### Requirements
Search the records for "body" and copy each line that holds it.

### Supplied information
▼

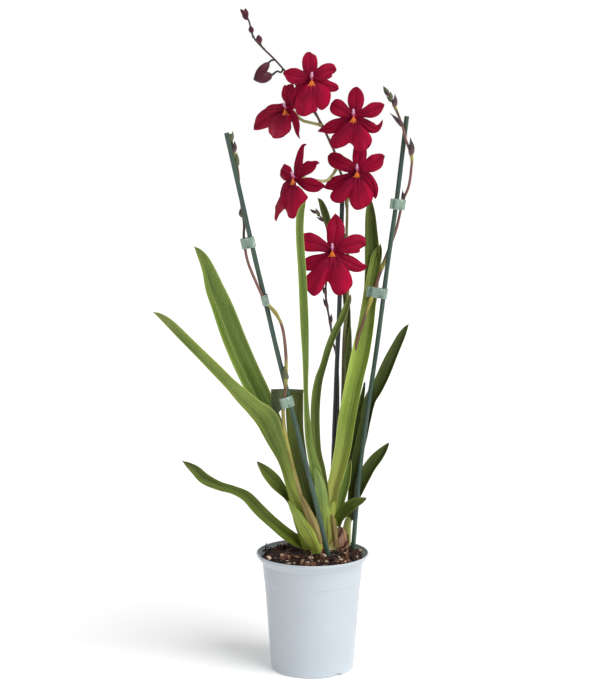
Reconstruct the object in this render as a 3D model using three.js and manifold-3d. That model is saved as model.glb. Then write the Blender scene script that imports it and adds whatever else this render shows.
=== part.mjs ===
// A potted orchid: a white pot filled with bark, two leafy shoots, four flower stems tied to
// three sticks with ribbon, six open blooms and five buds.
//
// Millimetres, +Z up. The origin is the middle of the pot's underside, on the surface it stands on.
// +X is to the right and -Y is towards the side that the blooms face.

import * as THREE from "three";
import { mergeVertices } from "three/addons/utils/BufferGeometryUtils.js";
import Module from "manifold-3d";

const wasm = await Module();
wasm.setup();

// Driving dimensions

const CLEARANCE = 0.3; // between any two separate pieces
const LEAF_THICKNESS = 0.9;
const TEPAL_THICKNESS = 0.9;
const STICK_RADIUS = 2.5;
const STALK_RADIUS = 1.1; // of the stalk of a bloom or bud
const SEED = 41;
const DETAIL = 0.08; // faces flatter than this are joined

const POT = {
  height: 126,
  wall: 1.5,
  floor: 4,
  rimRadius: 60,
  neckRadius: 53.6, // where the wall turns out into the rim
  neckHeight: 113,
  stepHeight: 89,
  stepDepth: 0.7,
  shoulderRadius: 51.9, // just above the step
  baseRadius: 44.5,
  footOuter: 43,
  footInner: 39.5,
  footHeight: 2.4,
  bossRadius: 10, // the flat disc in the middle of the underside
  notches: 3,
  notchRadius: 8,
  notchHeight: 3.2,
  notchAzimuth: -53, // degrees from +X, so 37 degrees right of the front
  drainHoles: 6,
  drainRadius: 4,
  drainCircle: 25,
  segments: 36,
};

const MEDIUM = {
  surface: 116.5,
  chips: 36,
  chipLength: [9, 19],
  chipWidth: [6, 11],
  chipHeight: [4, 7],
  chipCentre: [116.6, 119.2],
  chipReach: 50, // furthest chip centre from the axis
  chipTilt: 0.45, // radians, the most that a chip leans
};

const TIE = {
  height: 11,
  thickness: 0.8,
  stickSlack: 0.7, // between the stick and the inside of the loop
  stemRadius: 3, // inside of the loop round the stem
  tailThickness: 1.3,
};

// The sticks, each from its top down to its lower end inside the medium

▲
▼

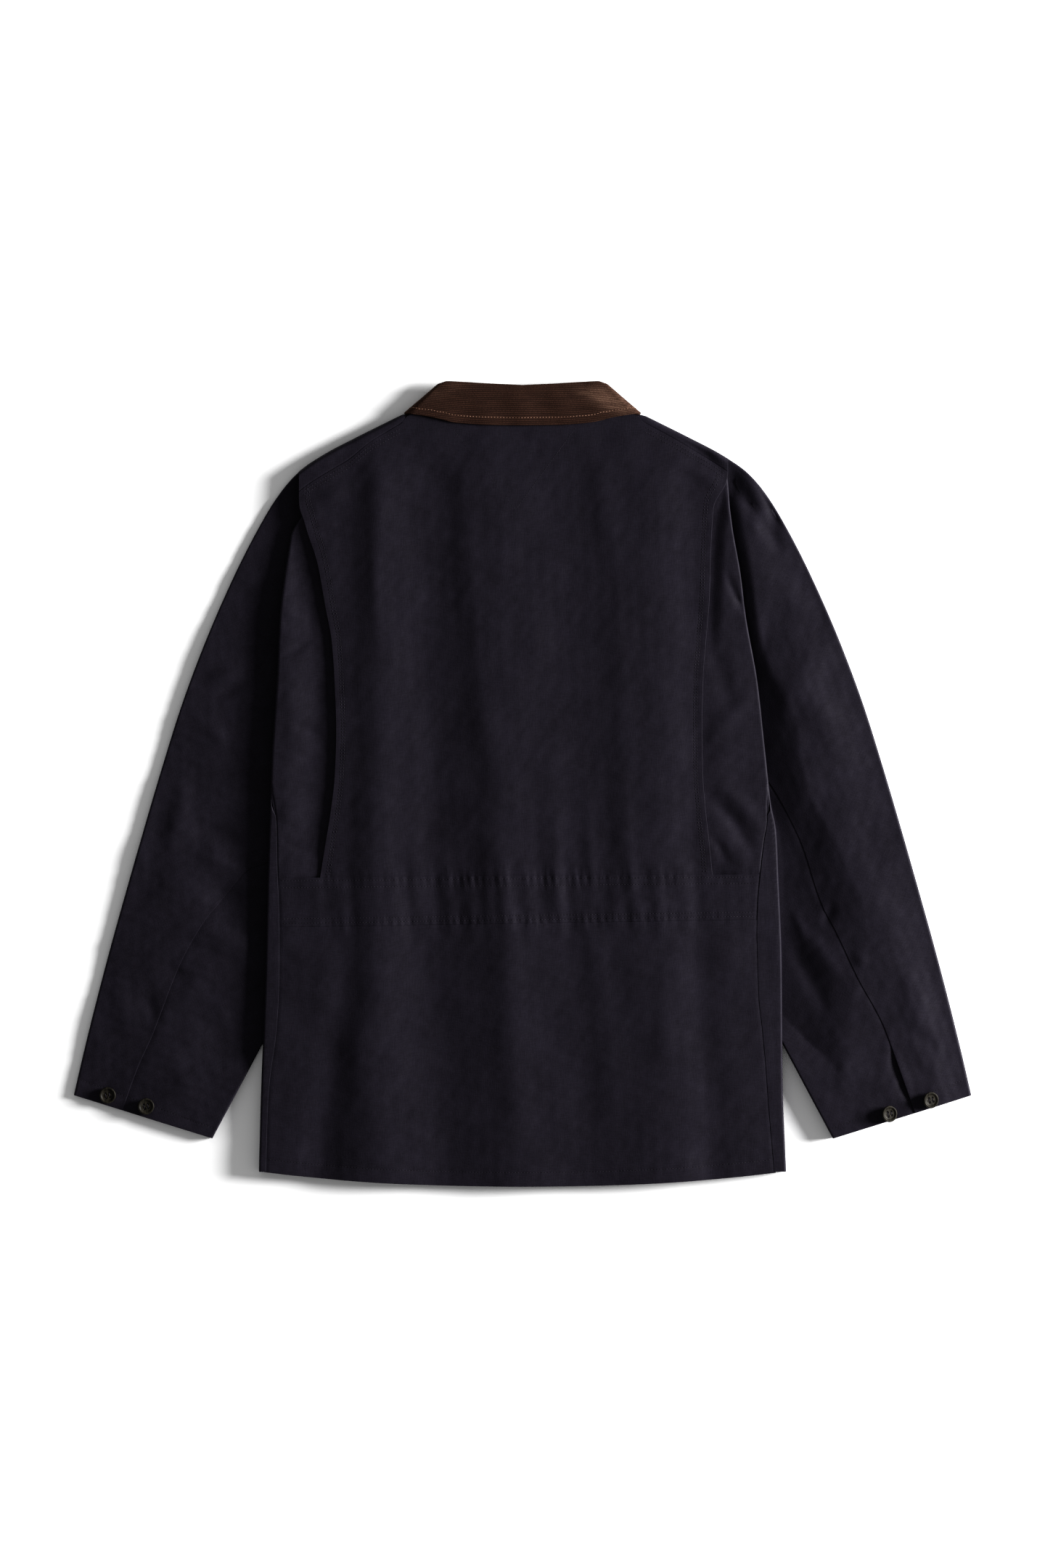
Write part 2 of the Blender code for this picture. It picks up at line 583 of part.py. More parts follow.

▲
▼

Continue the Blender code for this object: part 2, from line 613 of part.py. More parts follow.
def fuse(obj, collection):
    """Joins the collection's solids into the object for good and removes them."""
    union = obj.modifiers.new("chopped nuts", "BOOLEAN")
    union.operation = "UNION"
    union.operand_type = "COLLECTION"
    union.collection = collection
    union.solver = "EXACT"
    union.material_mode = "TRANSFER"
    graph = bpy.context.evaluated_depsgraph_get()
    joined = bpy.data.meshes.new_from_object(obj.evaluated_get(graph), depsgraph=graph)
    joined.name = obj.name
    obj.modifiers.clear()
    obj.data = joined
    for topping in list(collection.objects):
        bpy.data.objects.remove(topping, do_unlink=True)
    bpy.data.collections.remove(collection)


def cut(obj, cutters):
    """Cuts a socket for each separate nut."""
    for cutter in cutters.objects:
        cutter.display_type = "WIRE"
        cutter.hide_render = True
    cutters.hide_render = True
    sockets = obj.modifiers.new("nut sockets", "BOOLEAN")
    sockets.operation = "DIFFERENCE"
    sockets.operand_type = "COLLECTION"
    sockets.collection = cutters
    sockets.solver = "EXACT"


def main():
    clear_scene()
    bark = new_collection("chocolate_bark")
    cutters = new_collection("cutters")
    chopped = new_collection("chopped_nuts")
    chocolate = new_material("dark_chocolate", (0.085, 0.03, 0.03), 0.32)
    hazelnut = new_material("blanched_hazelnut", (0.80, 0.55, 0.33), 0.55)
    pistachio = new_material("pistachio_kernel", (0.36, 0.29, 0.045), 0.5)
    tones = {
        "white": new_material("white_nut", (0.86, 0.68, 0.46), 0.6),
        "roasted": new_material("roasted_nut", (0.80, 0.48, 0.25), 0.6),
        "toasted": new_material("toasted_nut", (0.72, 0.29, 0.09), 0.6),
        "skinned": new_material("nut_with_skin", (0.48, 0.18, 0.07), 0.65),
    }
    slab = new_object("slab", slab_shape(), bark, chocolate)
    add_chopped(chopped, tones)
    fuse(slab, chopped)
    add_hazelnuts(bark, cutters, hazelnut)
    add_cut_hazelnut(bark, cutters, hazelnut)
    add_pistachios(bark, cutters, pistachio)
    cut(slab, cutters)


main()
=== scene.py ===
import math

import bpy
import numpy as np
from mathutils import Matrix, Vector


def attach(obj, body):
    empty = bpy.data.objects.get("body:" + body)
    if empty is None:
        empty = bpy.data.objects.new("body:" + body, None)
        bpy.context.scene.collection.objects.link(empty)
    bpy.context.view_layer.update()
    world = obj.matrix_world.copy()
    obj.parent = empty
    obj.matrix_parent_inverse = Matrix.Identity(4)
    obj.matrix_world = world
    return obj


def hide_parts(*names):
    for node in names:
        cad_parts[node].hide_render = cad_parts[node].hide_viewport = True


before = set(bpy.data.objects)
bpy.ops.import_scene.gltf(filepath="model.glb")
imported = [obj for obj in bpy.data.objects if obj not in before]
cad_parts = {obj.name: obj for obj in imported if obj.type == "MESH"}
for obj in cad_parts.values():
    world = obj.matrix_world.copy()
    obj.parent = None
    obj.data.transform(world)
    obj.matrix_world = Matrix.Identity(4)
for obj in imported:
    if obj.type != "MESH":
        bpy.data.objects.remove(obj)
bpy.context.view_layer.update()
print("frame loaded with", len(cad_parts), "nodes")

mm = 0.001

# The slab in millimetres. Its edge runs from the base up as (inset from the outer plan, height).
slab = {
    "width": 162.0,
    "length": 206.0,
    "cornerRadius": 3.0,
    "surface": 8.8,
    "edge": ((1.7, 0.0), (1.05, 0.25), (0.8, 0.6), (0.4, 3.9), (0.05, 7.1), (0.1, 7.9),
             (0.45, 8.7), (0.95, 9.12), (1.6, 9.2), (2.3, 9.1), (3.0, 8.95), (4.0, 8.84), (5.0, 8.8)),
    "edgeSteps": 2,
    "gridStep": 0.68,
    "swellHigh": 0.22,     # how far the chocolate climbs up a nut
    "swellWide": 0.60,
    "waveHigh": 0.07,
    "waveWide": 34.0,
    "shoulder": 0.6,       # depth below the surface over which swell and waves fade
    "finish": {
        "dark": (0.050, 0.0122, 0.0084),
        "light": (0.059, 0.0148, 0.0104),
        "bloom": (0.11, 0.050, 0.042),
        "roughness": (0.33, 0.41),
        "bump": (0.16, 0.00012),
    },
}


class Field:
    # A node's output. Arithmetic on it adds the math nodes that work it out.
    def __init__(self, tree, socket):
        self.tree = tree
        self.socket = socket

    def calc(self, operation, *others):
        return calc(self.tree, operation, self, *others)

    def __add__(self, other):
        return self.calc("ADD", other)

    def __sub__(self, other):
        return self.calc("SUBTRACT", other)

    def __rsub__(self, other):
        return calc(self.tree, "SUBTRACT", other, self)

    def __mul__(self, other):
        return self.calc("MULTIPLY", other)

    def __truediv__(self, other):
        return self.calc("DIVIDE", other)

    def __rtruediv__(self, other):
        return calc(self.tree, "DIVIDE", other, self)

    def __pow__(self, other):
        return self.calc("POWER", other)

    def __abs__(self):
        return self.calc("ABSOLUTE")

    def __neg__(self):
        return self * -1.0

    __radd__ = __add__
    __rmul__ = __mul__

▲

### Result for this task
def attach(obj, body):
    empty = bpy.data.objects.get("body:" + body)
        empty = bpy.data.objects.new("body:" + body, None)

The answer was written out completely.